どうやらあの白の影魔獣に引き寄せられているようだ。
「くそっ!! こんな時に……皆、コイツらをアニキの所へ行かせるな!!」
フリード達が、足元で爆睡している天驚魔刃団の四天王を守りつつ影魔獣の群れに応戦している中、シルエッタにヒップアタックを喰らわした武光はシルエッタを怒鳴りつけていた。
「まーた何か悪さしようとしてんのかシルエッタコラァ!!」
武光にぶっ飛ばされたシルエッタは衝撃でくらくらする頭を左右に振って立ち上がると、残忍な笑みを浮かべた。
「フフフ……その通りです唐観武光!! 私は今からあの最強最悪の影魔獣と魂を入れ替えて最強の肉体を手に入れ、人間も魔族も、全てのゴミ共を一匹残らず地上から抹殺してやるのです!!」
ヘタな芝居打ちやがって……と、影光は焦った。シルエッタは本体の憎悪を煽り、怒らせる事で白の影魔獣と自分自身を始末させるつもりなのだ。
「さぁ、覚悟なさい!!」
シルエッタは握り締めていたもう片方の双頭蛇を白の影魔獣の影目掛けて投げつけたが……
“すん!!”
放り投げられた操影刀が白の影魔獣の影に突き立つ前に、二本の操影刀を繋ぐ紐はイットー・リョーダンによって断ち切られてしまった。

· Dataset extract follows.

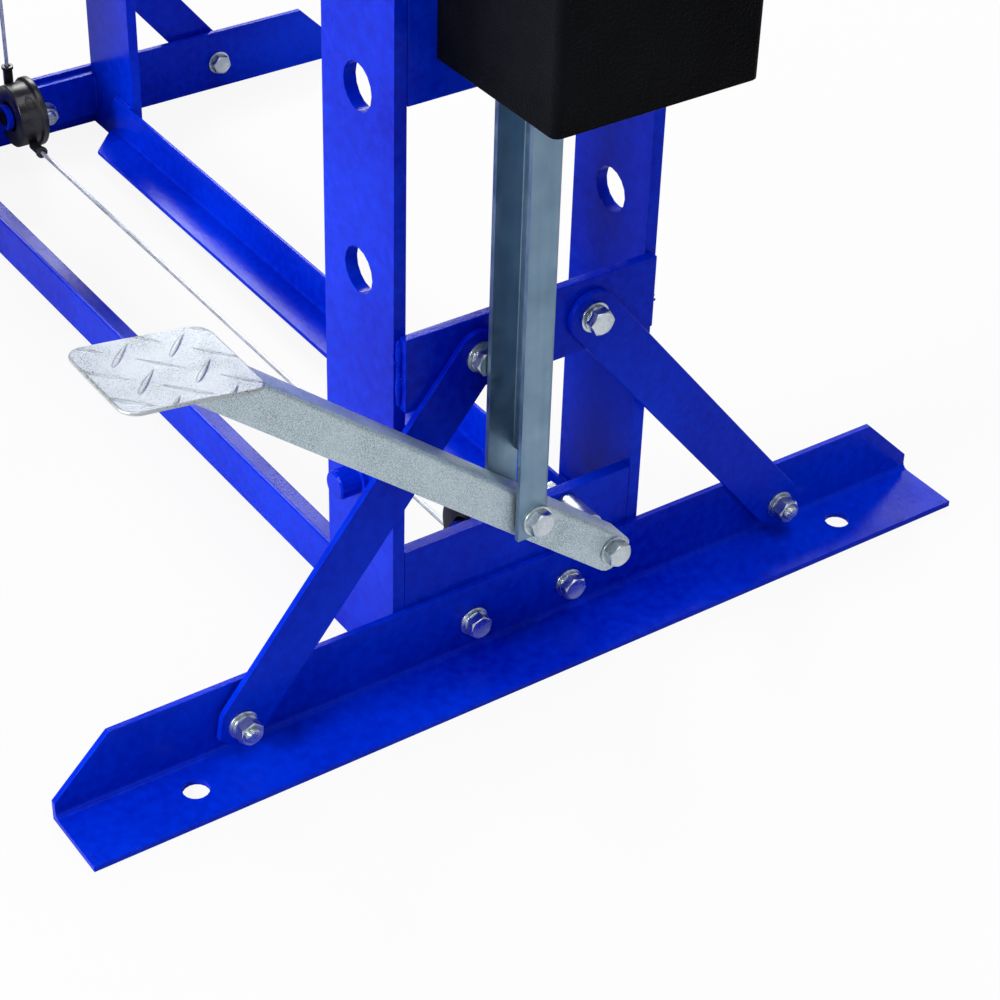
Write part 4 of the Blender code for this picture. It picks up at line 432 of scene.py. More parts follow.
@dataclass(frozen=True)
class PowderCoat(Finish):
    """Glossy powder coat: two close tones, orange peel, a few specks and thin dusty patches."""

    dark: Point = (0.0, 0.006, 0.36, 1)
    light: Point = (0.0, 0.028, 0.64, 1)
    dust: Point = (0.10, 0.14, 0.60, 1)
    gloss: float = 0.20
    peel_scale: float = 520.0
    peel_depth: float = 0.00030
    reflection: Point = (0.7, 0.74, 1.0, 1)
    specular: float = 0.06
    mottle: float = 0.45

    def build(self, graph: Graph) -> Material:
        """Tone from wide and medium noise, peel from fine noise, specks from sparse cells."""
        mottle = graph.sum(graph.noise(130.0, 3.0), self.mottle, "MULTIPLY")
        share = graph.between(graph.sum(graph.noise(5.0), mottle), 0.50, 0.95)
        tone = graph.mixed(share, self.dark, self.light)
        specks = graph.between(graph.cells(140.0), 0.055, 0.035)
        scattered = graph.sum(specks, graph.between(graph.noise(22.0), 0.60, 0.70), "MULTIPLY")
        colour = graph.mixed(graph.sum(scattered, 0.55, "MULTIPLY"), tone, self.dust)
        fine = graph.noise(self.peel_scale, 1.0)
        peel = graph.sum(fine, graph.sum(graph.noise(170.0, 1.0), 0.6, "MULTIPLY"))
        roughness = graph.varied(14.0, 4.0, self.gloss - 0.05, self.gloss + 0.08)
        return graph.set(
            Base_Color=colour, Roughness=roughness, Normal=graph.bump(peel, self.peel_depth, 0.5),
            Specular_IOR_Level=self.specular, Specular_Tint=self.reflection,
        )


@dataclass(frozen=True)
class TexturedPaint(Finish):
    """Satin black paint with a fine wrinkled grain."""

    dark: Point = (0.0010, 0.0012, 0.0020, 1)
    light: Point = (0.0040, 0.0044, 0.0062, 1)
    grain_scale: float = 760.0
    grain_depth: float = 0.00045
    roughness: float = 0.36
    specular: float = 0.025

    def build(self, graph: Graph) -> Material:
        """Grain from fine noise over cells, tone from wide noise."""
        grain = graph.sum(graph.noise(self.grain_scale, 2.0), graph.cells(self.grain_scale * 0.7))
        tone = graph.mixed(graph.between(graph.noise(9.0, 3.0), 0.3, 0.7), self.dark, self.light)
        sheen = graph.varied(60.0, 3.0, self.roughness - 0.07, self.roughness + 0.1)
        return graph.set(
            Base_Color=tone, Roughness=sheen, Normal=graph.bump(grain, self.grain_depth, 0.8),
            Specular_IOR_Level=self.specular,
        )


@dataclass(frozen=True)
class ZincPlate(Finish):
    """Bright zinc: bluish metal with cloudy patches and fine rolling lines along one axis."""

    dark: Point = (0.32, 0.38, 0.43, 1)
    light: Point = (0.76, 0.82, 0.86, 1)
    stretch: Point = (1.0, 1.0, 1.0)
    line_scale: float = 420.0
    line_depth: float = 0.00004
    roughness: float = 0.27

    def build(self, graph: Graph) -> Material:
        """Cloud noise for tone and stretched noise for rolling lines."""
        lines = graph.noise(self.line_scale, 3.0, graph.stretched(self.stretch))
        clouds = graph.sum(graph.noise(28.0, 4.0), graph.sum(lines, 0.35, "MULTIPLY"))
        colour = graph.mixed(graph.between(clouds, 0.45, 0.9), self.dark, self.light)
        spread = graph.varied(75.0, 3.0, self.roughness - 0.08, self.roughness + 0.12)
        return graph.set(
            Base_Color=colour, Metallic=1.0, Roughness=spread, Normal=graph.bump(lines, self.line_depth, 0.7)
        )


@dataclass(frozen=True)
class HotDipZinc(Finish):
    """Galvanised steel: pale grey with a dense salt-and-pepper speckle and shallow pits."""

    dark: Point = (0.13, 0.20, 0.24, 1)
    light: Point = (0.60, 0.70, 0.76, 1)
    speckle_scale: float = 1000.0
    pit_depth: float = 0.00022
    roughness: float = 0.42
    metal: float = 0.80
    # Strength of the painted highlight: wide noise lightens patches of the base colour, standing in for the
    # glare of the lamps.
    painted_glare: float = 0.0

    def build(self, graph: Graph) -> Material:
        """Speckle from cells and noise together, blooms from wide noise, and light patches from wide noise
        that are painted highlights standing in for lamp reflections.
        """
        speckle = graph.sum(graph.cells(self.speckle_scale), graph.noise(self.speckle_scale * 1.6, 2.0))
        bloom = graph.sum(graph.noise(30.0, 4.0), 0.5, "MULTIPLY")
        # Painted highlight: wide noise lightens patches of the base colour, standing in for lamp glare.
        wide = graph.between(graph.noise(24.0, 2.0), 0.40, 0.66, 0.0, self.painted_glare)
        share = graph.sum(graph.between(graph.sum(speckle, bloom), 0.75, 1.35), wide)
        roughness = graph.between(speckle, 0.5, 1.2, self.roughness - 0.08, self.roughness + 0.15)
        return graph.set(
            Base_Color=graph.mixed(share, self.dark, self.light), Metallic=self.metal, Roughness=roughness,
            Normal=graph.bump(speckle, self.pit_depth, 0.45),
        )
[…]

「な、何という事を……!? あれは最後の手だ……きゃっ!?」
シルエッタは無理矢理前屈みの体勢にされ、正面に立つ武光から、上から覆い被さるように腰に手を回されガッチリと捕らえられてしまった。
「な、何を!? は、離しなさい……ひいっ!?」
シルエッタの視界がぐるんと勢いよく回った。武光に体を高々と持ち上げられたのである!!

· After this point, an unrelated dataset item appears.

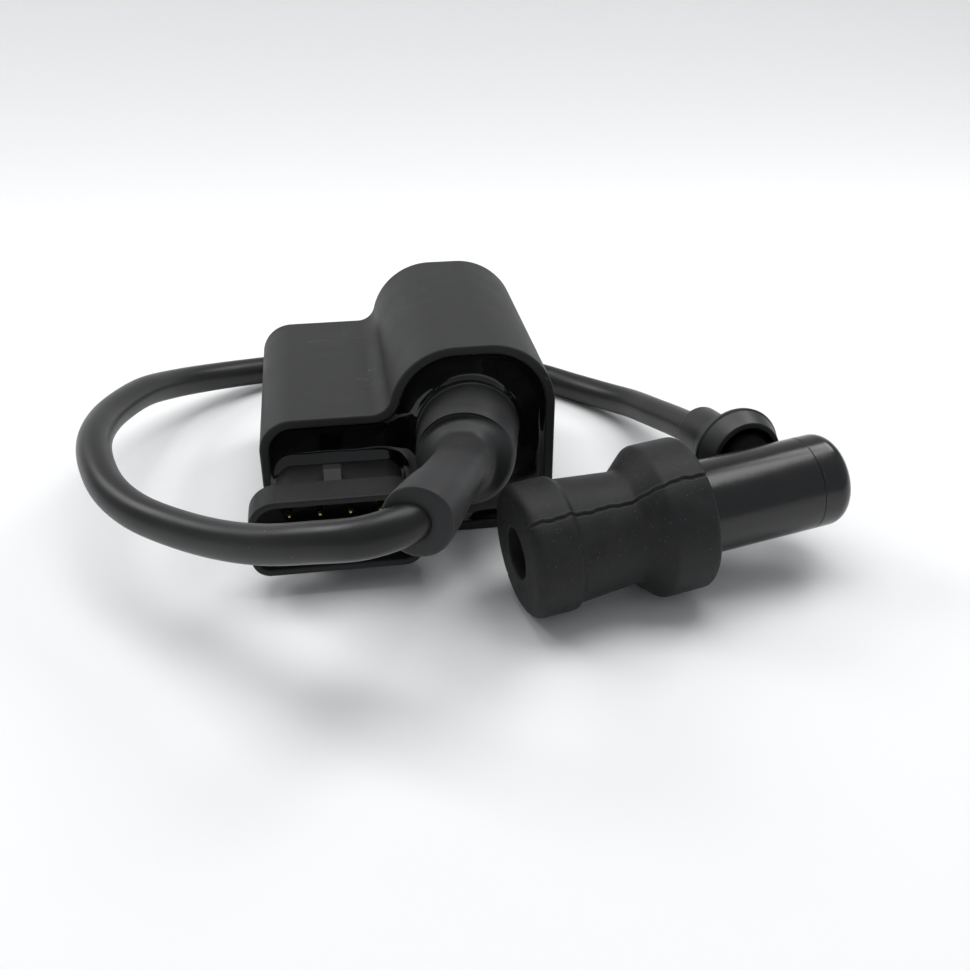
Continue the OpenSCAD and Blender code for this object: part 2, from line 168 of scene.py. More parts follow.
def rounded(corners, radii, closed=False, steps=5):
    """Each corner is replaced by a circle's arc that touches both of its sides.

    The arc meets them radius/tan(half the corner's angle) away from the corner.
    """
    corners = [np.asarray(c, float) for c in corners]
    count = len(corners)
    out = []
    for i, radius in enumerate(radii):
        here = corners[i]
        if radius == 0 or (not closed and i in (0, count - 1)):
            out.append(here[None, :])
            continue
        before = corners[i - 1] - here
        after = corners[(i + 1) % count] - here
        before, after = before/np.linalg.norm(before), after/np.linalg.norm(after)
        half = math.acos(np.clip(before @ after, -1, 1))/2
        reach = radius/math.tan(half)
        middle = here + (before + after)/np.linalg.norm(before + after)*radius/math.sin(half)
        p, q = here + before*reach - middle, here + after*reach - middle
        turn = math.pi - 2*half
        w = np.linspace(0, 1, steps + 1)[:, None]
        out.append(middle + (np.sin((1 - w)*turn)*p + np.sin(w*turn)*q)/math.sin(turn))
    return np.vstack(out)


def frames_along(path):
    """At each point of a path: its direction, a level side vector, and the vector square to both."""
    ahead = np.gradient(path, axis=0)
    ahead /= np.linalg.norm(ahead, axis=1, keepdims=True)
    side = np.cross(ahead, [0.0, 0.0, 1.0])
    side /= np.linalg.norm(side, axis=1, keepdims=True)
    return ahead, side, np.cross(side, ahead)


def tube(path, radii, sides):
    """Circles of the given radii carried along a path, square to it.

    The radii may vary round the circle too.
    """
    ahead, side, up = frames_along(path)
    angle = np.linspace(0, 2*np.pi, sides, endpoint=False)
    radii = np.broadcast_to(np.asarray(radii, float).reshape(len(path), -1), (len(path), sides))[..., None]
    round_it = np.cos(angle)[None, :, None]*side[:, None, :] + np.sin(angle)[None, :, None]*up[:, None, :]
    return path[:, None, :] + radii*round_it

# %% [markdown]
# ## Masks and bumps that several finishes share
#
# Every surface here is black, so what tells them apart is the grain, the gloss and the dust.
# Those are made once as node groups with named sockets, and each material places a group with its
# own values. All patterns read Object coordinates in metres, so they stay on the piece when it moves.

# %% Node helpers
def new_group(name, inputs, outputs):
    """An empty shader group. inputs and outputs are lists of (name, socket type, default)."""
    group = bpy.data.node_groups.new(name, "ShaderNodeTree")
    for label, kind, default in inputs:
        socket = group.interface.new_socket(name=label, in_out="INPUT", socket_type=kind)
        if default is not None:
            socket.default_value = default
    for label, kind, default in outputs:
        group.interface.new_socket(name=label, in_out="OUTPUT", socket_type=kind)
    return group, group.nodes.new("NodeGroupInput"), group.nodes.new("NodeGroupOutput")


def add(tree, kind, values=(), links=(), **settings):
    """One node. values are (socket, value) pairs and links are (socket, output to join) pairs."""
    node = tree.nodes.new(kind)
    for key, value in settings.items():
        setattr(node, key, value)
    for key, value in values:
        node.inputs[key].default_value = value
    for key, output in links:
        tree.links.new(output, node.inputs[key])
    return node


def ramp(tree, source, low, high, to_low=0.0, to_high=1.0):
    """Source is stretched so that low gives to_low and high gives to_high, with nothing outside them."""
    node = add(tree, "ShaderNodeMapRange", [("From Min", low), ("From Max", high), ("To Min", to_low),
                                            ("To Max", to_high)], [("Value", source)])
    node.clamp = True
    return node.outputs["Result"]


def maths(tree, operation, first, second):
    """A Math node on two outputs, or on an output and a number."""
    node = tree.nodes.new("ShaderNodeMath")
    node.operation = operation
    for i, value in enumerate((first, second)):
        if isinstance(value, (int, float)):
            node.inputs[i].default_value = value
        else:
            tree.links.new(value, node.inputs[i])
    return node.outputs[0]

# %% The shared groups: grain, clouding, dust and scratches
VECTOR, FLOAT = "NodeSocketVector", "NodeSocketFloat"

grain, g_in, g_out = new_group("grain", [("Place", VECTOR, None), ("Per metre", FLOAT, 4000.0)],
                               [("Height", FLOAT, None)])
fine = add(grain, "ShaderNodeTexNoise", [("Detail", 3.0), ("Roughness", 0.6)],
           [("Vector", g_in.outputs["Place"]), ("Scale", g_in.outputs["Per metre"])])
grain.links.new(fine.outputs["Fac"], g_out.inputs["Height"])

clouds, c_in, c_out = new_group("clouds", [("Place", VECTOR, None), ("Per metre", FLOAT, 120.0)],
                                [("Mask", FLOAT, None)])
broad = add(clouds, "ShaderNodeTexNoise", [("Detail", 4.0), ("Roughness", 0.55), ("Distortion", 0.4)],
            [("Vector", c_in.outputs["Place"]), ("Scale", c_in.outputs["Per metre"])])
clouds.links.new(ramp(clouds, broad.outputs["Fac"], 0.32, 0.68), c_out.inputs["Mask"])

dust, d_in, d_out = new_group("dust", [("Place", VECTOR, None), ("Per metre", FLOAT, 1400.0),
                                       ("Cover", FLOAT, 0.1), ("Size", FLOAT, 0.16)], [("Mask", FLOAT, None)])
cells = add(dust, "ShaderNodeTexVoronoi", [("Randomness", 1.0)],
            [("Vector", d_in.outputs["Place"]), ("Scale", d_in.outputs["Per metre"])])
lot = add(dust, "ShaderNodeSeparateColor", links=[("Color", cells.outputs["Color"])])
chosen = maths(dust, "LESS_THAN", lot.outputs["Red"], d_in.outputs["Cover"])
reach = maths(dust, "MULTIPLY", lot.outputs["Green"], d_in.outputs["Size"])
inside = maths(dust, "LESS_THAN", cells.outputs["Distance"], reach)
dust.links.new(maths(dust, "MULTIPLY", chosen, inside), d_out.inputs["Mask"])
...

シルエッタを肩の高さまで持ち上げた武光は足元の影光に視線を落とした。
「オイ……分身」
「な、何だよ!?」
「お前、クッション代わりになったれ」
「ひっ……14号!? た、助け──」
「おい待て本体──」
「侍ッ……パワーボムっっっ!!」
「「ぎゃん!?」」
数秒の溜めの後、影光の背中に、越○詩郎ばりの滞空式パワーボム……別名、《侍パワーボム》が炸裂した!!
影光がクッション代わりになったとはいえ、背中と後頭部を思いっきり打ち付けられたシルエッタは失神してしまい、影光は影光で……

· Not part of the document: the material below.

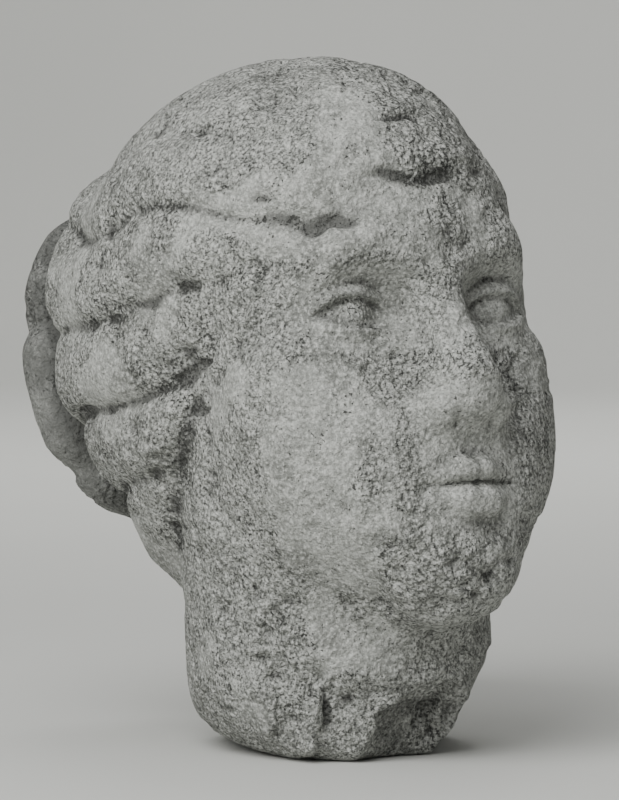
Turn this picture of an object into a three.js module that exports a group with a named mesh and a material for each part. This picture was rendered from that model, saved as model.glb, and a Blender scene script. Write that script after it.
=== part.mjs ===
// A life-size carved stone head on a broken-off neck, with waved hair drawn back over the ears to a broad
// chignon. It stands on the flat foot of its neck and looks towards -Y and up a little. Its own left is +X.
import * as THREE from 'three';

// Driving sizes in millimetres and degrees.
const HEAD_HEIGHT = 236; // chin to crown, square to the eye line
const HEAD_LIFT = 156; // foot to the point between the ears, at eye level
const HEAD_SET_BACK = 23; // that point behind the middle of the foot
const HEAD_PITCH = 14; // how far the face looks up
const NECK_HALF_WIDTH = 60;
const NECK_HALF_DEPTH = 64;
const NECK_FOOT_FORWARD = 2; // middle of the neck at the foot, towards the face
const NECK_LEAN = 0.08; // how far the neck goes back for each millimetre up
const NECK_TOP = 140; // the neck ends inside the head
const NECK_JOIN = 14; // roundness where the neck runs into the jaw and nape

// Breaks of the foot. They lie in directions turned from the face's: ACROSS to the head's left, NEAR to
// its front.
const BREAK_TURN = -33;
const CORNER_SLOPE = 62; // the lost front left corner, from upright
const CORNER_REACH = 36.5;
const SCOOP_ACROSS = 60;
const SCOOP_NEAR = 62;
const SCOOP_RADII = [52, 34, 36];
const CHIP_NEAR = 55.5; // the flat flake's depth, its edge and its height
const CHIP_ACROSS = -6;
const CHIP_HEIGHT = 28;
const CHIP_RISE = 0.1;
const CHIP_BEVEL = 0.9;
const FOOT_EDGE = 10; // roundness of the foot's edge
const WORN_EDGE = 24; // how much rounder it is at the worn front right
const BREAK_SOFTNESS = 3;

// Fineness of the surface.
const CROWN_CELLS = 22; // along each side of the square patch on the crown; four times as many go around
const ROWS = 49; // rows of cells from that patch down to the foot
const FACE_FOCUS = 0.55; // how much the columns crowd together on the face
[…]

「ぎゃーっ!? いきなり何してくれてんだ本体コノヤロー!! 何か核が “ぴしっ” って言ったじゃねーか、ふざけんなバカヤローコノヤロー!!」
「そんな事より……あの白いのが親玉か?」
「そんな事って…………ああ、そうだ!!」
それを聞いた武光は、イットー・リョーダンと魔穿鉄剣を鞘から抜いた。
「そうか……ほんならちょっとぶった斬って来るわ」
「た、武光様ーーー!! 待ってーーー!!」
武光が白の影魔獣に挑もうとしたその時、武光を追ってナジミが現れた。ナジミの無事を確認した影光は安堵の溜め息を吐いた。
「ナジミ……無事に本体と合流出来たんだな……」
「か、影光さん!? 大変、今すぐに治療を──」
「俺は後回しでいい!! それよりも向こうの瓦礫の辺りに俺の仲間達が重傷を負って倒れてるんだ、オサナの札で応急処置はしているが危ないかもしれん、先にあいつらの治療を頼む!!」
「……分かりました。武光様、影光さんを頼んでも良いですか!?」
「よっしゃ!! 任せとけ!!」
ナジミは一つ頷くと、四天王達のいる方へ走った。
「さてと……ほんなら分身、俺はアイツをぶった斬って来るから大人しくしとけよ」
「待てよ本体……俺も行く」
「そんな事言うたかてお前、両手両足があらへんのに──」
「けっ、確かに体の再生は思うように行かねぇが、俺にはまだ……肉体の形状変化能力がある!!」
そう言うと、影光は肉体の形状を変え始めた。
「よし、変化完了だ。行こうぜ本体!!」
「こ……これは!!」
……影光が変化したのは、漆黒の陣羽織だった。
「これぞ……名付けて《黒影刃覇織》だッッッ!!」
「ったく、しゃーないなぁ……」
武光が、影光が変化した黒影刃覇織に袖を通すと、左右の肩甲骨の辺りから人間の腕程の太さの触手が一本ずつ伸び、左の触手は地面に突き立っていたネキリ・ナ・デギリを引き抜き、右の触手は地面に転がっていた影醒刃の柄を拾い上げた。
二人の視線の先には回復を終えようとしている白の影魔獣がいる。
「……行くで分身ッッッ!!」
「……行くぞ本体ッッッ!!」
「「ぶった斬るッッッ!!」」
影光が変化した黒影刃覇織を纏った武光は、重心を低く落とすと、敵に向かって猛然と突撃した。